About 10 percent of employees with health insurance live in a state and work in an industry with compensation percentages in the range where profits are to be gained by dropping employer health insurance. But none of them live in Massachusetts, and some states that border Massachusetts, including New Hampshire and Connecticut, are in a similar situation.
A number of states and industries – especially the industries I emphasized last week – have more than 35 percent of their payroll paid to people in families under 300 percent of the poverty line and are unlikely to be offering employee health benefits.

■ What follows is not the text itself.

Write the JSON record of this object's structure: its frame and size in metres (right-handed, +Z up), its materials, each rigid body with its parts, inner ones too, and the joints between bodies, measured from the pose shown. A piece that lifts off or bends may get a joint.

But those employers in Massachusetts who have 35 percent of their payroll paid to people in families under 300 percent of the poverty line are more likely to offer some kind of health benefit, in part because of Romneycare’s incentives to create “cafeteria plans” in which employees authorize pretax salary to be withheld from their paychecks for the payment of health insurance premiums.
Under the federal law, the Massachusetts cafeteria plans will lose some of their advantages to employers in terms of avoiding penalties for failure to offer health benefits.
Based on the combination of these two factors — that no Massachusetts industries have 26 percent to 35 percent of their employees under 300 percent of the poverty line, and that Massachusetts employers will lose the advantages of their cafeteria plans — I calculate that employers offering health insurance in Massachusetts are one-third as likely to drop their employee health plans over the next couple of years as are employers in the rest of the nation.
That’s because the percentage of the United States work force at risk of losing its employer insurance (because of the tendencies of their industry and states to have low- and middle income employees) is three times the percentage of the Massachusetts work force in the same situation.